Кряхтя, я поднялся с постели, подхватил пижаму, висевшую на спинке стула, и пошёл в ванную. Постоял возле зеркала, раздумывая – бриться или ну её на фиг? Решил не бриться, лень. В зеркале отражался бледный седой болезненно тощий старик с глазами уже неопределённого цвета, провалившимися в глазницы. В глазах была какая-то тоска. М-м-да, краше в гроб кладут. Я ещё раз посмотрел в свои глаза и различил всё-таки голубой цвет. И не тоска это вовсе, обманул я себя, это мудрость. Чтобы обман не открылся, отвернулся от зеркала и включил воду. Умылся, почистил зубы, с грехом пополам натянул пижаму, и, уцепившись волей за плотные ручейки запахов, тянувшиеся из кухни, пошёл пить кофе. Кроме кофе, на столе стояла тарелка с двумя бутербродами – один с докторской колбасой, другой с сыром.

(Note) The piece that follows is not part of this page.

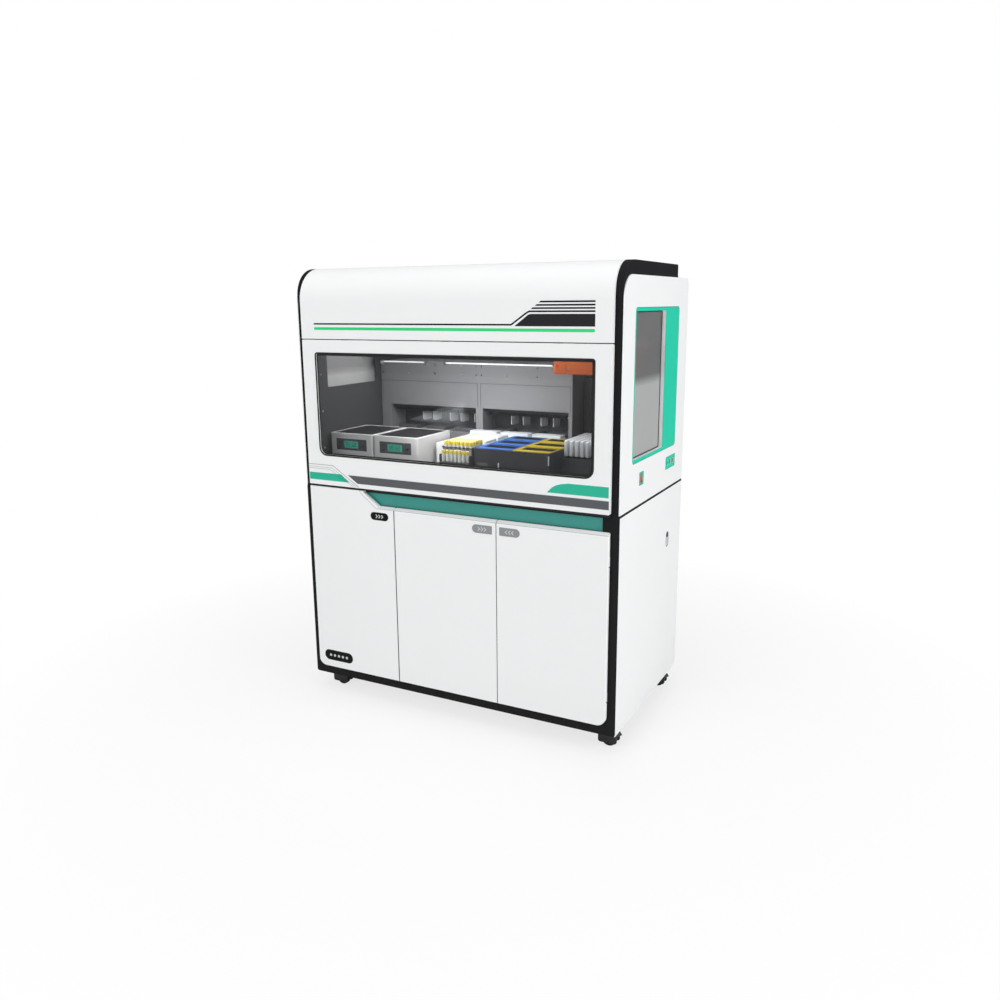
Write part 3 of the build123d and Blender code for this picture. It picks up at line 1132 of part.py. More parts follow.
def caster_wheel():
    """Wheel with a rounded tread and a hub bore, revolved about its axle at the origin."""
    half = WHEEL_W / 2
    tread = outline((AXLE_R + PIN_FIT, WHEEL_R), (-half, half), {(1, 0): TREAD_R, (1, 1): TREAD_R})
    dish = outline((AXLE_R * 2, WHEEL_R - 2 * TREAD_R), (half - SHEET, half + 1))
    dish += outline((AXLE_R * 2, WHEEL_R - 2 * TREAD_R), (-half - 1, SHEET - half))
    wheel = revolve(Plane.XY * (tread - dish), Axis.Y)
    return wheel


def build():
    """Build and write every sub-part."""
    os.makedirs("parts", exist_ok=True)
    write("base_frame", base_frame())
    write("base_floor_pan", base_floor_pan())
    write("base_side_panel_left", mirrored(base_side_panel()))
    write("base_side_panel_right", base_side_panel() - from_side(latch_outline(), FRAME_HALF, HALF_W))
    write("base_back_panel", base_back_panel())
    write("base_top_plate", base_top_plate())
    write("grip_recess_panel", grip_recess_panel())
    write("door_hinge_arms", *door_hinge_arms())
    half_seam = SEAM / 2
    write("base_door_left", base_door(-DOOR_HALF, PARTITION_X - half_seam, 0, outer=0, raised=True))
    write("base_door_middle", base_door(PARTITION_X + half_seam, PAIR_X - half_seam, 0))
    write("base_door_right", base_door(PAIR_X + half_seam, DOOR_HALF, 1, outer=1))
    write("power_supply_unit", power_supply_unit())
    write("controller_unit", controller_unit())
    write("waste_bin", waste_bin())
    write("side_frame_left", mirrored(side_frame()))
    write("side_frame_right", side_frame() - switch_seat() + rocker_pin())
    write("upper_side_panel_left", mirrored(window_panel()))
    write("upper_side_panel_right", upper_side_panel_right())
    write("side_bezels", *side_bezels())
    write("side_window_panes", *side_window_panes())
    write("header_panel", header_panel())
    write("roof_panel", roof_panel())
    write("upper_back_panel", upper_back_panel())
    write("liner_left", mirrored(side_liner(LEFT_LINER_LOW_Z)))
    write("liner_right", side_liner(SIDE_GLASS_Z[0]))
    write("liner_back", liner_back())
    write("deck_plate", deck_plate())
    write("hood_hinge_rail", hood_hinge_rail())
    write("hood_frame", hood_frame())
    write("hood_window", hood_window())
    write("station_left", station(0))
    write("station_right", station(1))
    write("station_brackets", *station_brackets())
    write("plate_stage", plate_stage())
    write("heater_housings", *heater_housings())
    write("heater_top_plates", *heater_top_plates())
    write("heater_displays", *heater_displays())
    write("tube_rack", tube_rack())
    write("capped_tubes", *capped_tubes())
    write("tip_rack_carrier", tip_rack_carrier())
    write("tip_racks_blue", *tip_racks(TIP_X[0]))
    write("tip_racks_yellow", *tip_racks(TIP_X[1]))
    write("strip_rack_tray", strip_rack_tray())
    write("strip_racks", *strip_racks())
    write("x_rail_beam", x_rail_beam())
    write("arm_carriage", arm_carriage())
    write("pipette_head", pipette_head())
    write("pipette_nozzles", *pipette_nozzles())
    write("switch_rocker", switch_rocker())
    write("side_latch_body", side_latch_body())
    write("side_latch_lever", side_latch_lever())
    write("caster_plates", *caster_plates())
    names = ("left_front", "left_back", "right_front", "right_back")
    for name, (x, y) in zip(names, caster_centres()):
        write(f"caster_fork_{name}", Pos(x, y, 0) * caster_fork())
        write(f"caster_wheel_{name}", Pos(x + TRAIL, y, WHEEL_R) * caster_wheel())


build()
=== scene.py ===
import json

import bmesh
import bpy
import numpy as np
from mathutils import Matrix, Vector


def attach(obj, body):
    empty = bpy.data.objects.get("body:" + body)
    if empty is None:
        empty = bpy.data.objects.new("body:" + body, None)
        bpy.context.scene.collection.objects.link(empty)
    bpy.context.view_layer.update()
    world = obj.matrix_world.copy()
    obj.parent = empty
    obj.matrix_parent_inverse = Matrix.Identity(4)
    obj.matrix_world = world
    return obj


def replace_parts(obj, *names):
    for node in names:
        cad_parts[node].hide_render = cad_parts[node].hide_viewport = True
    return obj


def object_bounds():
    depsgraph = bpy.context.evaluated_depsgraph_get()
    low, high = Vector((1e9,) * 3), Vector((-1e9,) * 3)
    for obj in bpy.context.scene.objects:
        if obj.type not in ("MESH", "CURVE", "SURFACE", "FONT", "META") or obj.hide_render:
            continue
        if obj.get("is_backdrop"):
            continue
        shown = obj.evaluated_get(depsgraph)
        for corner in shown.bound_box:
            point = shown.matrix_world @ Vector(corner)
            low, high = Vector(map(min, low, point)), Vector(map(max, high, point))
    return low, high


# Floor-standing nucleic acid extractor. Lengths are millimetres here and metres in the meshes.
# +Z is up, the door faces look towards -Y, and +X is to the right.

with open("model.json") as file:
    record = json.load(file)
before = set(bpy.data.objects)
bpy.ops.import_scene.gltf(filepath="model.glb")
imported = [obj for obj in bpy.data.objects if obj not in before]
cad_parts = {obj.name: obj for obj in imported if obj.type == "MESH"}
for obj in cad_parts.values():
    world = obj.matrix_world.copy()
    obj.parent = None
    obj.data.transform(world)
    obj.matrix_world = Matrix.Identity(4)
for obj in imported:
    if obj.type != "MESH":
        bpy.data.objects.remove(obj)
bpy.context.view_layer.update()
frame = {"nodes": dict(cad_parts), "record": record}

MM = 0.001
SHARP_FROM = 32.0         # edges that turn by more degrees than this stay sharp
HALF_W = 575.0
FRONT_Y = -326.0
BACK_Y = 326.0
FRAME_Y = -310.0

# plane: (direction of u, direction of v, outward normal)
PLANES = {
    "front": ((1, 0, 0), (0, 0, 1), (0, -1, 0)),
    "back": ((-1, 0, 0), (0, 0, 1), (0, 1, 0)),
    "right": ((0, 1, 0), (0, 0, 1), (1, 0, 0)),
    "left": ((0, -1, 0), (0, 0, 1), (-1, 0, 0)),
    "top": ((1, 0, 0), (0, 1, 0), (0, 0, 1)),
    "under": ((1, 0, 0), (0, -1, 0), (0, 0, -1)),
}


# ---------------------------------------------------------------- curves and surfaces
def arc(centre, radius, start, end, steps):
    """Points centre + radius * (cos t, sin t), t running evenly from start to end in degrees."""
    t = np.radians(np.linspace(start, end, steps))
    return np.array(centre) + radius * np.stack([np.cos(t), np.sin(t)], -1)


def rounded(u, v, radii, steps=7):
    """Rectangle over spans u and v, each corner a quarter circle; radii from the low-low corner round."""
    radii = np.broadcast_to(np.array(radii, float), 4)
    corners = ((u[0], v[0], 1, 1, 180), (u[1], v[0], -1, 1, 270),
               (u[1], v[1], -1, -1, 0), (u[0], v[1], 1, -1, 90))
    turns = [arc((x + i * r, y + j * r), r, start, start + 90, steps)
             for (x, y, i, j, start), r in zip(corners, radii)]
    return np.concatenate(turns)


def inset(loop, distance):
    """Each point moves in along the mean of its edge normals, by distance / cos(half the turn)."""
    before = loop - np.roll(loop, 1, 0)
    after = np.roll(loop, -1, 0) - loop
    normals = [np.stack([-e[:, 1], e[:, 0]], -1) / np.maximum(np.linalg.norm(e, axis=1, keepdims=True), 1e-9)
               for e in (before, after)]
    scale = 1 + np.sum(normals[0] * normals[1], 1, keepdims=True)
    return loop + distance * (normals[0] + normals[1]) / np.maximum(scale, 0.3)


def onto(plane, level, u, v, w=0.0):
    """Points level + w out along the plane's normal, and u and v along its two directions."""
    basis = np.array(PLANES[plane], float)
    u, v, w = np.broadcast_arrays(np.asarray(u, float), np.asarray(v, float), np.asarray(w, float) + level)
    return np.stack([u, v, w], -1) @ basis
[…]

– Насчёт бутербродов уговору не было, – сказал я Егору.
Егор не ответил, только хмыкнул. Наверное, хотел напомнить, что и по поводу кофе не было уговора.
Я выпил большую чашку кофе и осилил половину бутерброда с сыром. Больше не хотелось.
– Убери в контейнер и поставь в холодильник, – сказал я. – Позже захочу, съем.
Егор посмотрел на меня внимательно, и спорить не стал.
– Я сегодня весь день свободен, – сказал он, с задумчивым видом изучая содержимое «Шарпа», определяя – чего там в достатке, а чего надо подкупить. – Сейчас сгоняю в супермаркет. Куплю всё, что надо для борща. Ты как насчёт борща, дядь Жень?
– Нормально. Сигарет ещё купи. Вот что – купи блок сразу. И дай мне, наконец, сигарету! Сколько можно тебя упрашивать?
Я с наслаждением закурил свою первую за сегодняшнее утро сигарету и подумал: «А была бы она мне так же приятна, не попей я кофе?».
Егор ушёл в супермаркет за ингредиентами обещанного борща, а я переместился в гостиную на диван. Заниматься воспоминаниями, когда тебя постоянно кто-нибудь или что-нибудь отвлекает, пустое дело. И не вспомнишь ничего толком, и раствориться в воспоминаниях не сможешь. А вспоминать и не растворяться – это душевная мастурбация. Дёргаешься, гоняешь туда-сюда обрывки мыслей и постоянно помнишь: ты здесь, ты никуда не делся, шкура твоя, потраченная, как молью, людьми и обстоятельствами, на тебе. Её не сбросить, как лягушечью кожу. Она – ты сам и есть. Погрузиться же в воспоминания полностью, раствориться в них – значит, прожить всё заново.